Cases were beefed up by Nigel Hall-Smith, also sadly no longer with us.
 
Snotzo- thanks very much for passing this on.

Very sad news for me personally. I have raced a Nourish engined Norton and Seeley for 31 years now and couldn’t have done that without Dave’s very helpful and friendly advice. I’m based in the US but spent many hours on the phone with him and was grateful for the amount of time he would spend on my questions. I always felt a bit guilty because I knew it was taking away from his time running machines or assembling engines. He was very much a kind of automotive renaissance man – he’d source the castings, pistons, etc himself, machine parts himself, balance parts himself, drive parts half way across the country for heat treating, assemble the engine himself, test the engine himself and then put one in a Seeley frame and sponsor a rider to ride it in the IOM Manx Classic races each year. And he was doing this into his eighties.
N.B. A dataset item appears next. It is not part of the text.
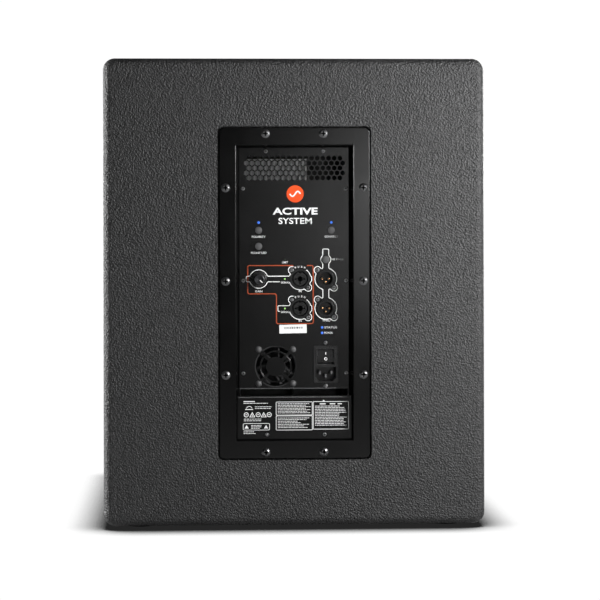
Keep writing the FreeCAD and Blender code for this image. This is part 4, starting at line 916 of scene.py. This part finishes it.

I found him to be quite inspirational and thought if I could be just half as sharp as he was as his age I would be doing good.
 
Sad loss Dave was a gentleman. When I got my Rickman 8 valve it was a sod to start. Dave talked me through the cam timing, told me it should be easier to start than a standard Bonnie & to look elsewhere for the problem. Alcohol needles in the carbs & a compression ratio to suit told the story. Always helpful & generous to a fault. Condolences to his family, RIP Dave.
 
I met a Nourish customer at the Kempton jumble on Saturday, and he was shocked to hear the news, especially as he has a Weslake sprint bike, and said Dave was still working and helping people out.